Reichert and Bognar’s Oscar win couldn’t have come at a more poignant time, as Reichert has been battling stage 4 urothelial cancer since May 2018.

“What I have is actually incurable and fatal, but I don’t feel daunted by that,” she says. “I feel like, OK, I’ve accepted that I’m not going to see my grandkids go to college or probably even go to high school because they’re fairly little, 6 and 9. I understand that now, and that’s my life.”

Except for Reichert’s bald head, one would never suspect that she was in the fight of her life. During awards season, she stopped her chemo (under doctor supervision) in order to feel well enough to walk red carpets with Bognar (who shaved his head in solidarity), speak to the media and schmooze Academy voters. Her energy and enthusiasm never wavered.

Shortly after the Oscars, Reichert and Bognar returned to their home of Yellow Springs, Ohio, a town of about 3,000 people. “There’s a main street that’s about 200 to 300 yards long, and it’s got all these little businesses, like a jewelry store, two coffee shops, a bookstore and a deli,” Bognar says. “They all put up signs — just xeroxed pieces of paper with black lettering — that said something like, ‘Way to go, Julia and Steve.
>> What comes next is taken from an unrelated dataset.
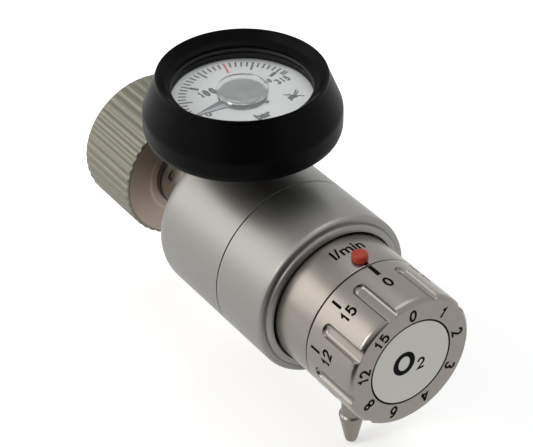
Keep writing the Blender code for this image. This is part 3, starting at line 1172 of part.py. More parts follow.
def make_gauge_case():
    ledge = dial_top - DIAL_LENGTH - GAP
    bore = GAUGE_NECK_RADIUS + GAP
    outline = [(case_bottom, bore), (case_bottom, CASE_RADIUS - CASE_EDGE),
               (case_bottom + CASE_EDGE, CASE_RADIUS), (case_top, CASE_RADIUS), (case_top, case_inner),
               (ledge, case_inner), (ledge, ledge_radius), (movement_floor, ledge_radius),
               (movement_floor, bore)]
    turned("gauge_case", gauge_axis, outline, case_black, VISIBLE)
    hole = arbor_radius + DIAL_HOLE_MARGIN
    dial_radius = case_inner - GAP
    dial = [(dial_top - DIAL_LENGTH, hole), (dial_top - DIAL_LENGTH, dial_radius), (dial_top, dial_radius),
            (dial_top, hole)]
    turned("gauge_dial", gauge_axis, dial, dial_white, VISIBLE)
    high = window_low + WINDOW_LENGTH
    rise = WINDOW_BOSS_HEIGHT
    boss = WINDOW_BOSS_SHARE * CASE_RADIUS
    window = [(window_low, 0), (window_low, CASE_RADIUS), (high, CASE_RADIUS), (high, boss),
              (high + rise * 0.5, boss), (high + rise * 0.8, boss * 0.7), (high + rise * 0.95, boss * 0.35),
              (high + rise, 0)]
    turned("gauge_window", gauge_axis, window, clear_plastic, VISIBLE)
    skirt = CASE_RADIUS + GAP
    edge = BEZEL_EDGE
    lip_low = bezel_top - BEZEL_LIP
    bezel = [(lip_low - BEZEL_SKIRT, skirt), (lip_low - BEZEL_SKIRT, bezel_radius),
             (bezel_top - edge, bezel_radius), (bezel_top, bezel_radius - edge),
             (bezel_top, bezel_sight_radius + edge), (bezel_top - edge, bezel_sight_radius),
             (lip_low, bezel_sight_radius), (lip_low, skirt)]
    turned("gauge_bezel", gauge_axis, bezel, case_black, VISIBLE)


def make_gauge_pointer():
    low = dial_top + POINTER_RISE
    high = low + POINTER_LENGTH
    root = math.degrees(POINTER_ROOT / pointer_hub_radius)
    outline = [polar(pointer_reach, 0.0)]
    outline += [polar(pointer_hub_radius, root + (346 - root) * k / 30) for k in range(31)]
    outline.insert(20, polar(pointer_hub_radius + POINTER_NOTCH, 226))
    turn = [Matrix.Rotation(math.radians(POINTER_ANGLE), 4, "Z")]
    shape = repeated_shape(prism_shape(outline, low, high), turn)
    pointer = place("gauge_pointer", shape, gauge_axis, pointer_grey)
    cap_low = high - POINTER_CAP_SINK
    cap_top = window_low - GAP
    bevel = POINTER_CAP_BEVEL
    cap = [(cap_low, 0), (cap_low, POINTER_CAP_RADIUS), (cap_top - bevel, POINTER_CAP_RADIUS),
           (cap_top, POINTER_CAP_RADIUS - bevel), (cap_top, 0)]
    join(pointer, turned("pointer_cap", gauge_axis, cap, None, COARSE))
    drill(pointer, "pointer_bore", gauge_axis, low - OVERCUT, spindle_top + RUNNING_GAP,
          arbor_radius + RUNNING_GAP, 12)


def make_gauge_boot():
    skirt = CASE_RADIUS + GAP
    step = bezel_top - BEZEL_LIP - BEZEL_SKIRT - GAP
    bottom = boot_bottom
    ceiling = bezel_top + GAP
    sight = boot_sight_radius
    edge = BOOT_EDGE
    corner = BOOT_CORNER
    rim = boot_top_radius - corner
    outline = [(bottom, GAUGE_FLANGE_RADIUS + GAP)]
    outline += arc(bottom + corner, boot_radius - corner, corner, 180, 90, 3)
    outline += [(boot_band_top - edge / 2, boot_radius), (boot_band_top + edge, boot_radius - edge / 2)]
    outline += arc(boot_top - corner, rim, corner, 90, 0, 3)
    outline += [(boot_top - edge / 3, boot_top_radius - BOOT_RIM)]
    outline += [(ceiling + 2 * edge, sight + edge / 2), (ceiling + 1.5 * edge, sight), (ceiling, sight)]
    outline += [(ceiling, bezel_radius + GAP), (step, bezel_radius + GAP), (step, skirt),
                (boot_floor, skirt), (boot_floor, GAUGE_FLANGE_RADIUS + GAP)]
    turned("gauge_boot", gauge_axis, outline, boot_rubber, VISIBLE)


make_hand_nut()
make_inlet()
make_core()
make_housings()
make_piston()
make_relief_valve()
make_flow_body()
make_chamber_cover()
make_orifice_disc()
make_flow_knob()
make_detent_and_pins()
make_hose_barb()
make_gauge_socket()
make_bourdon_tube()
make_pointer_spindle()
make_sector_gear()
make_movement_plates()
make_gauge_case()
make_gauge_pointer()
make_gauge_boot()
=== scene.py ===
import json
import math

import bmesh
import bpy
import numpy as np
from mathutils import Matrix, Vector


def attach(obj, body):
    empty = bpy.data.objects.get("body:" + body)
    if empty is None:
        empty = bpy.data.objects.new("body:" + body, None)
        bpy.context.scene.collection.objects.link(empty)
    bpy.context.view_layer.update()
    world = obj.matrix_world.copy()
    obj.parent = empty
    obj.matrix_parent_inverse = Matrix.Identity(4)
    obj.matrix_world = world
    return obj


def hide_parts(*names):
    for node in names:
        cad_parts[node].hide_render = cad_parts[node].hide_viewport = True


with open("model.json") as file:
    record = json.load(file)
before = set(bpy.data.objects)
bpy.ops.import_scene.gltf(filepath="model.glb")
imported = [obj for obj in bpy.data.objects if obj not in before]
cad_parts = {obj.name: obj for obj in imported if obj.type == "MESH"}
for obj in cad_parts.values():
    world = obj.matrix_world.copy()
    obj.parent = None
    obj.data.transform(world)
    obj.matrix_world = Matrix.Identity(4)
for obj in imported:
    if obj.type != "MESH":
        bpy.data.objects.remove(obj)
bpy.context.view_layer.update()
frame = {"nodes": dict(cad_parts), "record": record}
cadNodes = frame["nodes"]
mm = 0.001

for old in [o for o in bpy.data.objects if o.type in ("CAMERA", "LIGHT")]:
    bpy.data.objects.remove(old)


# Colours and nodes
def linear(hexText):
    parts = [int(hexText[k:k + 2], 16) / 255 for k in (1, 3, 5)]
    return tuple(c / 12.92 if c <= 0.04045 else ((c + 0.055) / 1.055) ** 2.4 for c in parts) + (1.0,)


def addNode(tree, kind, settings=None, links=None):
    node = tree.nodes.new(kind)
    for key, value in (settings or {}).items():
        if isinstance(key, int) or key in node.inputs:
            node.inputs[key].default_value = value
        else:
            setattr(node, key, value)
    for key, source in (links or {}).items():
        tree.links.new(source, node.inputs[key])
    return node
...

Congratulations!’”

A retrospective of Reichert’s work, mounted by Ohio State University’s Wexner Center for the Arts and New York’s Museum of Modern Art has been touring the country since October. “It’s incredibly meaningful to see these old movies being dusted off and pulled off the shelves,” Bognar says.

“I feel like she’s having her day in the sun, and it’s very, very important to me,” he adds. “Not just because she has put in a solid, hard 50 years of work but because she’s got cancer and her life is at risk. We don’t know how much time she has. I really want her to enjoy this rediscovery of her films while she can travel and have fun with it.”

Asked what she hopes her legacy will be, Reichert says, “Now more than ever when I stand in front of an audience, I’m thinking, ‘Who are the young ones out there, especially young women, who might be inspired by what I’m saying?’ I’m thinking of them.”